### [TASK DETAILS]
Without altering anything, output the material below.
start
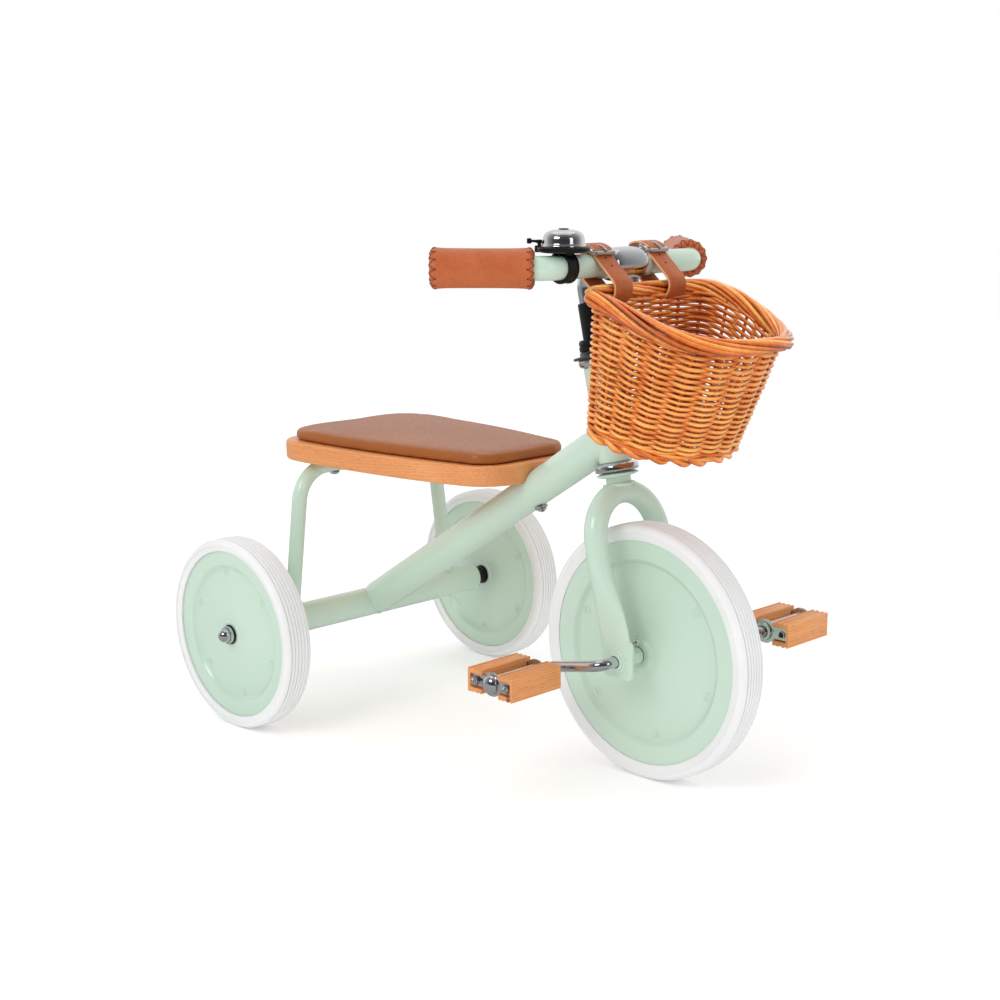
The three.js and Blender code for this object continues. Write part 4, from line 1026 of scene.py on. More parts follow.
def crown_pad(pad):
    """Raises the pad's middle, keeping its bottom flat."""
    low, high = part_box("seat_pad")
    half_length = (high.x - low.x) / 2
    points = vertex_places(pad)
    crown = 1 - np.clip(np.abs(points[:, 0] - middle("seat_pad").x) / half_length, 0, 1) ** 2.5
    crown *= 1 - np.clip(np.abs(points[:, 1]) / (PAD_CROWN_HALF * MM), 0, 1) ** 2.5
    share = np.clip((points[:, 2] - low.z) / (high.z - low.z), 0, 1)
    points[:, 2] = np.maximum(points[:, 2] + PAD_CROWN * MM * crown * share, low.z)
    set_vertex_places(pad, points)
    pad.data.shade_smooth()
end
### [PROBLEM SOLUTION]
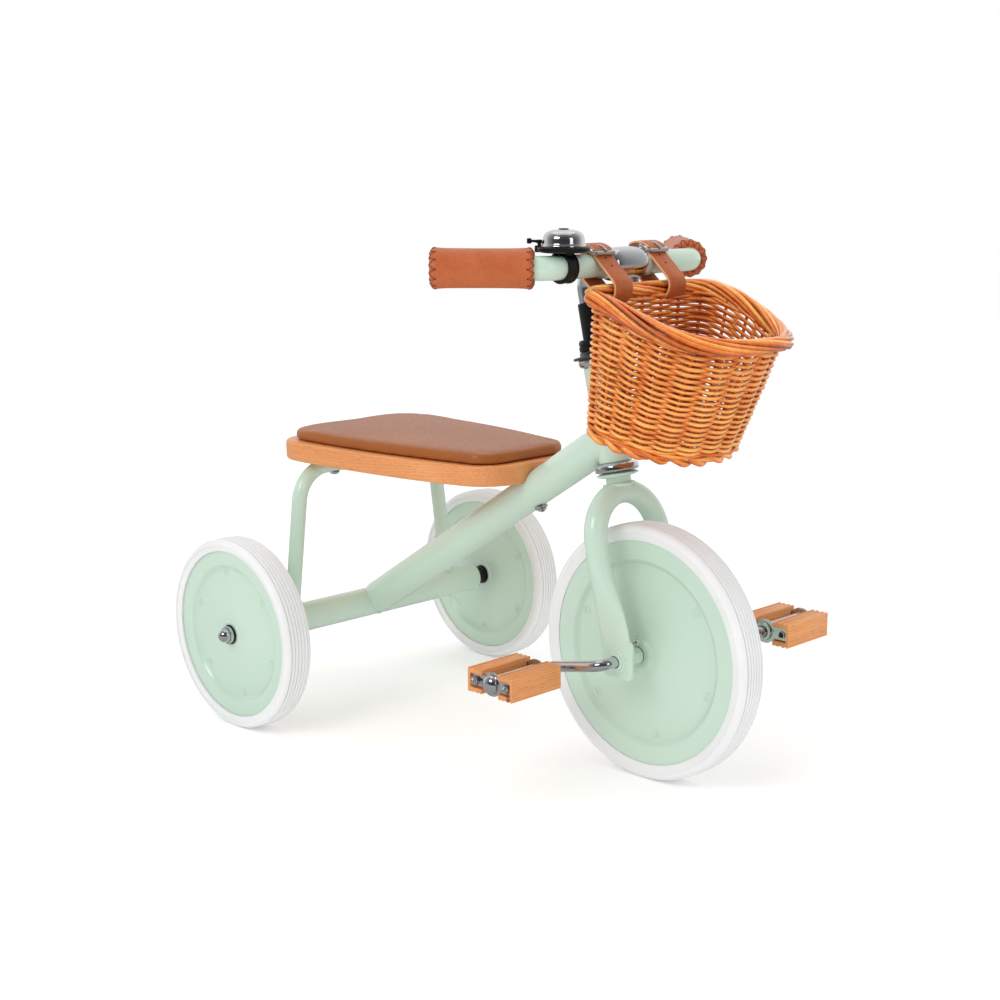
The three.js and Blender code for this object continues. Write part 4, from line 1026 of scene.py on. More parts follow.
def crown_pad(pad):
    """Raises the pad's middle, keeping its bottom flat."""
    low, high = part_box("seat_pad")
    half_length = (high.x - low.x) / 2
    points = vertex_places(pad)
    crown = 1 - np.clip(np.abs(points[:, 0] - middle("seat_pad").x) / half_length, 0, 1) ** 2.5
    crown *= 1 - np.clip(np.abs(points[:, 1]) / (PAD_CROWN_HALF * MM), 0, 1) ** 2.5
    share = np.clip((points[:, 2] - low.z) / (high.z - low.z), 0, 1)
    points[:, 2] = np.maximum(points[:, 2] + PAD_CROWN * MM * crown * share, low.z)
    set_vertex_places(pad, points)
    pad.data.shade_smooth()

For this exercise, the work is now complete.